Thank you for reading.
Solution 1:
Lets pursue this induction: Suppose that in what follows, at each step, $M_{d-1}\cap M_1$ is $\mathbb{R}^2$ less $d$ distinct points. You have a short exact sequence:
$$ 0 \rightarrow \Omega^*(M_1\cup M_{d-1}) \rightarrow \Omega^*(M_1)\oplus\Omega^*(M_{d-1}) \rightarrow \Omega^*(M_d) \rightarrow 0$$
When $d = 2$, we have the induced long exact sequence
$$ 0 \rightarrow H^0(\mathbb{R}^2)=\mathbb{R} \rightarrow H^0(M_1)\oplus H^0(M_1) = \mathbb{R}^2 \rightarrow H^0(M_2) $$
$$ \rightarrow H^1(\mathbb{R}^2)=0 \rightarrow H^1(M_1)\oplus H^1(M_1) = \mathbb{R}^2 \rightarrow H^1(M_2) $$
$$ \rightarrow H^2(\mathbb{R}^2)=0\rightarrow H^2(M_1)\oplus H^2(M_1) = 0 \rightarrow H^2(M_2) $$
$$ \rightarrow 0 \cdots $$
Where I have used the poincare lemma in the left column, and that $S^1\sim M_1$ in the middle column. This will show that $h^2(M_d) = 0$ by inducting.
Solution 2:
Here's a proof using induction that $H^2(M_d) = 0$ for all $d \geq 1$. Now for $d = 1$ this is clear. Then by Mayer Vietoris we have
$$\ldots \leftarrow H^3\left(M_{d-1} \cup( \Bbb{R}^2 -\{p_d\};\Bbb{R}\right)\leftarrow H^2\left(M_{d-1}\cap ( \Bbb{R}^2 -\{p_d\});\Bbb{R}\right) \leftarrow \\ H^2(M_{d-1};\Bbb{R}) \oplus H^2(\Bbb{R}^2 - \{p_d\};\Bbb{R}) \leftarrow \ldots$$
Now the $H^3$ term is zero simply because the the space in question is just $\Bbb{R}^2$. By induction $H^2(M_{d-1})$ is zero and similarly $H^2(\Bbb{R}^2 - \{p_d\})$ is zero by the basis step. It will now follow that because
$$M_{d-1} \cap \Bbb{R}^2 -\{p_d\} = M_d$$
that $H^2(M_d) = 0$ for all $d$.
Computation of $H^1(M_d)$ for all $d$:
You can do this via induction. For $d = 1$ we have $\Bbb{R}^2 - \{p_1\}$ being homeomorphic (IIRC via some exponential function) to the infinite cylinder $\Bbb{S}^1 \times \Bbb{R}$. Now $\pi_1(S^1 \times \Bbb{R}) = \Bbb{Z}$ and so the Hurewicz Theorem gives that $H_1(S^1 \times \Bbb{R};\Bbb{Z} ) = \Bbb{Z}$. By universal coefficients we get that
$$H^1(S^1 \times \Bbb{R};\Bbb{R}) \cong \textrm{Hom}\left(H_1(S^1 \times \Bbb{R};\Bbb{Z} ),\Bbb{R}\right) \cong \Bbb{R}.$$
Now suppose for the inductive step it has been calculated that the first cohomology of $M_{d-1}$ is $\Bbb{R}^{d-1}$. What I suggest you to do now is suppose you have $d$ points in the plane. Now there is at least one coordinate (wlog say that $x$ - coordinate) such that not all the points have the same $x$ - coordinate. Choose a point with largest $x$ - coordinate. This point of course does not have to be unique.

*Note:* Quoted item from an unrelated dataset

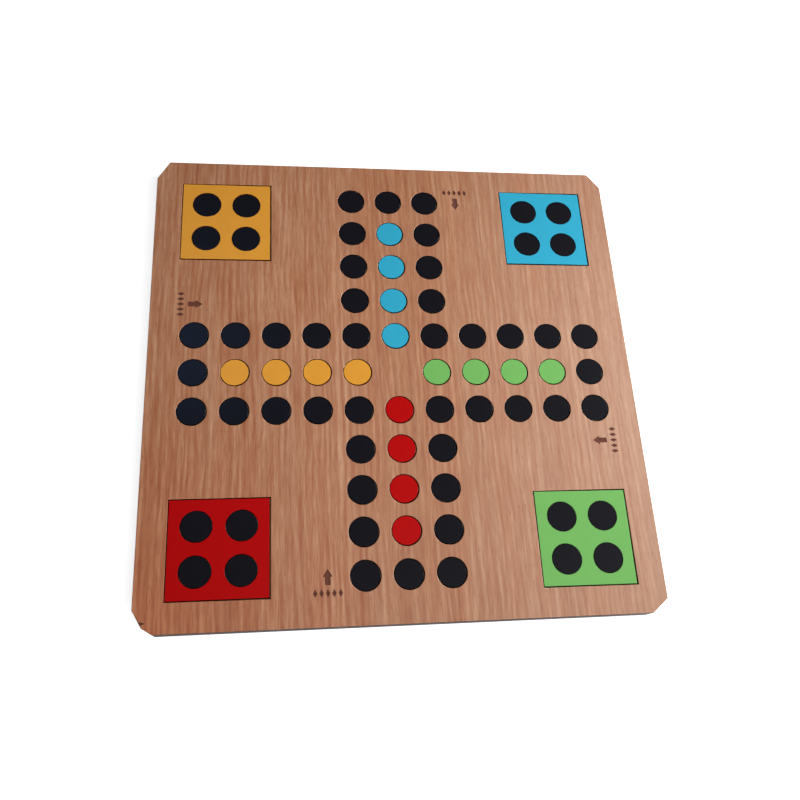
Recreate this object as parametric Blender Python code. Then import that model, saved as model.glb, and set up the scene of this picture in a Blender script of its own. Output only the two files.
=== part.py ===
"""A ludo board: a beech panel with flush acrylic discs and yard plates, glued to a plywood base.

Units are metres and +Z is up. The origin lies under the middle of the board, on its underside, and
the red player sits at -Y. Seen from above, red, yellow, blue and green follow one another clockwise.
"""

import math

import bmesh
import bpy
from mathutils import Matrix, Vector

# Panels
panel_thickness = 0.003
base_thickness = 0.008
glue_gap = 0.0003
edge_margin = 0.0275  # from the middle of an arm's end spot to the board's edge

# Corners, cut by hand, anticlockwise: how far the points of each cut lie in from the board's edge,
# along X and along Y. The front left one took two cuts
corner_cuts = {
    "front_left": ((0.0, 0.0134), (0.0054, 0.0038), (0.0114, 0.0)),
    "front_right": ((0.0102, 0.0), (0.0, 0.0080)),
    "back_right": ((0.0, 0.0108), (0.0080, 0.0)),
    "back_left": ((0.0076, 0.0), (0.0, 0.0130)),
}

# Spots of the track, the home runs and the yards
spot_pitch = 0.025
disc_diameter = 0.017
inlay_gap = 0.0004  # all round every disc and yard plate
arm_spots = 5  # from the middle of the board to an arm's end
disc_sides = 24

# Yards
yard_side = 0.0566
yard_margin = 0.0172  # from a yard plate to the board's edge
yard_spot_pitch = 0.0254
yard_disc_diameter = 0.0176

# Engraved arrow beside each start spot
arrow_length = 0.009
arrow_head_length = 0.0044
arrow_head_width = 0.0056
arrow_shaft_width = 0.0032
arrow_barb = 0.0003  # how far the head's corners lie behind its neck
arrow_reach = 0.0215  # from the middle of the start spot
engraving_depth = 0.0004

# Every cut runs past its face, and every joined piece into its neighbour, by this much
overrun = 0.001

# Points nearer than this are one point
weld_distance = 0.000001

# Edges that turn by more than this stay sharp
sharp_angle = math.radians(40)

# Worked out from the sizes above
board_half = arm_spots * spot_pitch + edge_margin
disc_radius = disc_diameter / 2
hole_radius = disc_radius + inlay_gap
yard_disc_radius = yard_disc_diameter / 2
yard_hole_radius = yard_disc_radius + inlay_gap
yard_centre = board_half - yard_margin - yard_side / 2
panel_bottom = base_thickness + glue_gap
board_top = panel_bottom + panel_thickness

# One side of the board for each player, clockwise from -Y, with the colour of the player's pieces
player_colours = {"red": "#BF1216", "yellow": "#DA9B30", "blue": "#35A4CE", "green": "#73BF65"}
beech_colour = "#B18161"
plywood_colour = "#BF9B76"
black_colour = "#16161B"
char_colour = "#593C2C"


def clear_scene():
    for thing in list(bpy.data.objects):
        bpy.data.objects.remove(thing, do_unlink=True)


def new_collection(name):
    collection = bpy.data.collections.new(name)
    bpy.context.scene.collection.children.link(collection)
    return collection


def linear(colour):
    """The linear value of a colour that is written as a screen would show it."""
    channels = [int(colour[k : k + 2], 16) / 255 for k in (1, 3, 5)]
    return [c / 12.92 if c <= 0.04045 else ((c + 0.055) / 1.055) ** 2.4 for c in channels]


def finish(name, colour, roughness, coat=0.0):
    """A plain Principled material."""
    material = bpy.data.materials.new(name)
    material.use_nodes = True
    shader = material.node_tree.nodes["Principled BSDF"]
    shader.inputs["Base Color"].default_value = (*linear(colour), 1.0)
    shader.inputs["Roughness"].default_value = roughness
    shader.inputs["Metallic"].default_value = 0.0
    shader.inputs["Coat Weight"].default_value = coat
    return material


def quarter_turn(side):
    """Turns a place on red's side to the same place on another side, clockwise seen from above."""
    return Matrix.Rotation(-side * math.pi / 2, 3, "Z")


def track_steps():
    """Column and row of the ten spots of red's quarter of the track, in the order of play.

    The first is the start spot: the track runs up the arm, out along the next one and past its end.
    """
    up = [(-1, -row) for row in range(arm_spots, 0, -1)]
    out = [(-column, -1) for column in range(2, arm_spots + 1)]
    return up + out + [(-arm_spots, 0)]


def home_steps():
    """Column and row of red's four home spots, from the arm's end inwards."""
    return [(0, -row) for row in range(arm_spots - 1, 0, -1)]


def on_board(step, side):
    return quarter_turn(side) @ Vector((step[0] * spot_pitch, step[1] * spot_pitch, 0.0))


def yard_middle(side):
    return quarter_turn(side) @ Vector((-yard_centre, -yard_centre, 0.0))


def yard_spots():
    """Places of the four spots of a yard, from the yard's middle."""
    half = yard_spot_pitch / 2
    return [Vector((x, y, 0.0)) for y in (half, -half) for x in (-half, half)]


def board_outline():
    """The square with its corners cut, anticlockwise from the front left."""
    sides = ((-1, -1), (1, -1), (1, 1), (-1, 1))
    outline = []
    for cuts, (x, y) in zip(corner_cuts.values(), sides):
        outline += [Vector((x * (board_half - in_x), y * (board_half - in_y), 0.0)) for in_x, in_y in cuts]
    return outline


def square_outline(side_length, middle):
    half = side_length / 2
    corners = ((-half, -half), (half, -half), (half, half), (-half, half))
    return [middle + Vector((x, y, 0.0)) for x, y in corners]


def circle_outline(radius, middle):
    angles = [2 * math.pi * k / disc_sides for k in range(disc_sides)]
    return [middle + Vector((radius * math.sin(a), radius * math.cos(a), 0.0)) for a in angles]


def arrow_outline():
    """A block arrow that points up the board, from its tip, about its own middle."""
    tip = arrow_length / 2
    neck = tip - arrow_head_length
    right = (
        (0.0, tip),
        (arrow_head_width / 2, neck - arrow_barb),
        (arrow_shaft_width / 2, neck),
        (arrow_shaft_width / 2, -tip),
    )
    left = [(-x, y) for x, y in reversed(right[1:])]
    return [Vector((x, y, 0.0)) for x, y in (*right, *left)]


def shade(mesh):
    """Smooth round walls between sharp rims."""
    mesh.shade_smooth()
    mesh.set_sharp_from_angle(angle=sharp_angle)


def flat_piece(name, outlines, bottom, height, collection, material):
    """A plate with the first outline, and a hole for each of the others, as a welded mesh object."""
    curve = bpy.data.curves.new(name, "CURVE")
    curve.dimensions = "2D"
    curve.fill_mode = "BOTH"
    curve.extrude = height / 2
    for outline in outlines:
        spline = curve.splines.new("POLY")
        spline.points.add(len(outline) - 1)
        for point, place in zip(spline.points, outline):
            point.co = (place.x, place.y, 0.0, 1.0)
        spline.use_cyclic_u = True
    flat = bpy.data.objects.new(name, curve)
    flat.location.z = bottom + height / 2
    collection.objects.link(flat)
    bpy.context.view_layer.update()
    solid = flat.evaluated_get(bpy.context.evaluated_depsgraph_get())
    mesh = bpy.data.meshes.new_from_object(solid)
    place = flat.matrix_world.copy()
    bpy.data.objects.remove(flat)
    shape = bmesh.new()
    shape.from_mesh(mesh)
    bmesh.ops.remove_doubles(shape, verts=shape.verts, dist=weld_distance)
    bmesh.ops.recalc_face_normals(shape, faces=shape.faces)
    shape.to_mesh(mesh)
    shape.free()
    mesh.name = name
    mesh.materials.clear()
    mesh.materials.append(material)
    shade(mesh)
    piece = bpy.data.objects.new(name, mesh)
    piece.matrix_world = place
    collection.objects.link(piece)
    return piece


def cylinders(name, discs, bottom, height, material):
    """One mesh of upright cylinders. Each disc is given by its radius and its place."""
    mesh = bpy.data.meshes.new(name)
    shape = bmesh.new()
    for radius, place in discs:
        bmesh.ops.create_cone(
            shape,
            cap_ends=True,
            cap_tris=False,
            segments=disc_sides,
            radius1=radius,
            radius2=radius,
            depth=height,
            matrix=Matrix.Translation(place + Vector((0.0, 0.0, bottom + height / 2))),
        )
    shape.to_mesh(mesh)
    shape.free()
    mesh.materials.append(material)
    shade(mesh)
    return mesh


def boolean(piece, tool, operation, solver="EXACT"):
    modifier = piece.modifiers.new(operation.title(), "BOOLEAN")
    modifier.operation = operation
    modifier.solver = solver
    modifier.material_mode = "TRANSFER"
    modifier.object = tool


def hide_tool(tool):
    tool.hide_render = True
    tool.display_type = "WIRE"


def make_top_panel(parts, tools, beech, char):
    """The beech face, with a hole for every spot outside the yards and a square opening for each yard."""
    outlines = [board_outline()]
    for side in range(4):
        for step in track_steps() + home_steps():
            outlines.append(circle_outline(hole_radius, on_board(step, side)))
        outlines.append(square_outline(yard_side + 2 * inlay_gap, yard_middle(side)))
    panel = flat_piece("top_panel", outlines, panel_bottom, panel_thickness, parts, beech)
    for side in range(4):
        # The exact solver can open a seam here, where the tops of a whole row of holes lie on one line
        boolean(panel, make_arrow_cutter(side, tools, char), "DIFFERENCE", solver="MANIFOLD")
    return panel


def make_arrow_cutter(side, tools, char):
    """The arrow beside one start spot, which points the way the track runs."""
    bottom = board_top - engraving_depth
    height = engraving_depth + overrun
    cutter = flat_piece(f"arrow_cut_{side + 1}", [arrow_outline()], bottom, height, tools, char)
    beside = Vector((-spot_pitch - arrow_reach, -arm_spots * spot_pitch, cutter.location.z))
    cutter.location = quarter_turn(side) @ beside
    cutter.rotation_euler.z = -side * math.pi / 2
    hide_tool(cutter)
    return cutter


def make_base_panel(parts, tools, plywood, black):
    """The plywood base, with the start spots and the yards' spots standing on it as flush bosses."""
    panel = flat_piece("base_panel", [board_outline()], 0.0, base_thickness, parts, plywood)
    discs = []
    for side in range(4):
        discs.append((disc_radius, on_board(track_steps()[0], side)))
        discs.extend((yard_disc_radius, yard_middle(side) + spot) for spot in yard_spots())
    bottom = base_thickness - overrun
    mesh = cylinders("fixed_spots", discs, bottom, board_top - bottom, black)
    spots = bpy.data.objects.new("fixed_spots", mesh)
    tools.objects.link(spots)
    boolean(panel, spots, "UNION")
    hide_tool(spots)
    return panel


def make_discs(parts, prefix, mesh, numbered_places):
    discs = []
    for number, place in numbered_places:
        disc = bpy.data.objects.new(prefix + number, mesh)
        disc.location = place
        parts.objects.link(disc)
        discs.append(disc)
    return discs


def make_board():
    clear_scene()
    parts = new_collection("ludo_board")
    tools = new_collection("cutters")
    middle = Vector((0.0, 0.0, 0.0))
    beech = finish("oiled_beech", beech_colour, 0.45)
    plywood = finish("beech_plywood", plywood_colour, 0.6)
    black = finish("black_acrylic", black_colour, 0.18, coat=0.5)
    char = finish("laser_char", char_colour, 0.8)

    pieces = [make_base_panel(parts, tools, plywood, black), make_top_panel(parts, tools, beech, char)]

    one_disc = [(disc_radius, middle)]
    track_disc = cylinders("track_disc", one_disc, panel_bottom, panel_thickness, black)
    steps = track_steps()
    numbered = []
    for side in range(4):
        for index, step in enumerate(steps[1:], start=2):
            numbered.append((f"{side * len(steps) + index:02d}", on_board(step, side)))
    pieces += make_discs(parts, "track_disc_", track_disc, numbered)

    for side, (player, colour) in enumerate(player_colours.items()):
        acrylic = finish(player + "_acrylic", colour, 0.25, coat=0.3)
        outlines = [square_outline(yard_side, middle)]
        outlines += [circle_outline(yard_hole_radius, spot) for spot in yard_spots()]
        plate = flat_piece("yard_plate_" + player, outlines, panel_bottom, panel_thickness, parts, acrylic)
        plate.location += yard_middle(side)
        home_disc = cylinders("home_disc_" + player, one_disc, panel_bottom, panel_thickness, acrylic)
        homes = [(str(k), on_board(step, side)) for k, step in enumerate(home_steps(), start=1)]
        pieces += [plate, *make_discs(parts, f"home_disc_{player}_", home_disc, homes)]

    board = bpy.data.objects.new("ludo_board", None)
    parts.objects.link(board)
    for piece in pieces:
        piece.parent = board


make_board()
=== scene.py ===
"""The looks of a wooden ludo board: its finishes, its fine shapes, the camera, the lights and the floor.

Units are metres and +Z is up. The board lies on the floor with its middle over the origin, and the red
player sits at -Y. Seen from above, red, yellow, blue and green follow one another clockwise.
"""

import math
import random

import bmesh
import bpy
from mathutils import Matrix, Quaternion, Vector


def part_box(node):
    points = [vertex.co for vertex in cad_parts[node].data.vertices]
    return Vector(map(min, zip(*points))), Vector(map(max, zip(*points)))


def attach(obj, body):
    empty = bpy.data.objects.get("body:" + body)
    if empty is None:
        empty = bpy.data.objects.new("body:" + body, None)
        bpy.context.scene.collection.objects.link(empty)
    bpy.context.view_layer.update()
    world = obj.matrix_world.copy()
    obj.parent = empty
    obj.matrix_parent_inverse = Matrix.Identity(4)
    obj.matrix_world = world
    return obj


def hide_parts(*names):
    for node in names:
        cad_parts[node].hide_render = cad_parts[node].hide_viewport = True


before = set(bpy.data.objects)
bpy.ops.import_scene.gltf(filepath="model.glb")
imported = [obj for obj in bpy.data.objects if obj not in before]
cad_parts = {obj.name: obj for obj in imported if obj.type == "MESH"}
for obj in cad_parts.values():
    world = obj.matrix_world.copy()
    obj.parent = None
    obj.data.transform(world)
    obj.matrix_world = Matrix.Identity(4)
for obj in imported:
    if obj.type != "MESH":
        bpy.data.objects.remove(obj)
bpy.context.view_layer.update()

mm = 0.001

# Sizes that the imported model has, but that no node's box gives
glue_gap = 0.3 * mm  # between the base and what lies on it
inlay_gap = 0.4 * mm  # all round every disc and yard plate
yard_spot_pitch = 25.4 * mm
yard_disc_radius = 8.8 * mm
start_mark_reach = 21.5 * mm  # from the middle of a start spot to its arrow
arrow_length = 9.0 * mm
arrow_head_length = 4.4 * mm
arrow_head_width = 5.6 * mm
arrow_shaft_width = 3.2 * mm

# Fine shapes that only the looks have
panel_ease = 0.25 * mm  # how far the panels' edges are rounded
acrylic_ease = 0.03 * mm  # the same on the acrylic
circle_steps = 72
ease_steps = 1
seam = 0.02 * mm  # left between the two panels
engraving_depth = 0.25 * mm
overrun = 1.0 * mm  # how far a cut runs past its face
lozenge_count = 5
lozenge_row = 16.8 * mm  # from the first lozenge's outer tip to the last one's
lozenge_width = 2.5 * mm
lozenge_height = 4.6 * mm
lozenge_gap = 4.5 * mm  # from the arrow's tail to the middle of the row
disc_sink = 0.05 * mm  # how far a disc may lie under the face
least_sink = disc_sink / 3
disc_tilt = math.radians(0.12)
plate_play = 0.05 * mm
plate_turn = math.radians(0.25)
disc_slack = 0.08 * mm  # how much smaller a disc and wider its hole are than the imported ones
plate_slack = 0.13 * mm  # the same, for each side of a yard plate
inlay_shift = Vector((-0.1, 0.1, 0.0)) * mm  # the inlays were all pushed the same way as the glue set
inlay_reach = 136.5 * mm  # all inlays lie within this of the middle, and all of the board's edge beyond it
chip = ((-150.8, -144.9), (-149.0, -148.0), (-144.9, -146.2))  # mm, from the board's middle
weld_distance = 0.001 * mm
sharp_angle = math.radians(50)
level = 0.999  # the least upright part of a level face's normal
nearly_level = 0.9  # the same, on the upper half of an eased edge

players = ("red", "yellow", "blue", "green")
arm_spots = 5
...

Can you now find a line that divides the plane into two regions $U$ and $V$ with $U$ containing the $d-1$ points $p_1,\ldots,p_{d-1}$ and $V$ containing just $p_d$?
Solution 3:
To answer your only question: No. A 1-manifold is either a (open or closed) line segment or a circle or a disjoint union of such. But you can fatten the figure-$8$ (for example) out to get an honest manifold homotopy-equivalent to what you want (plane minus two points).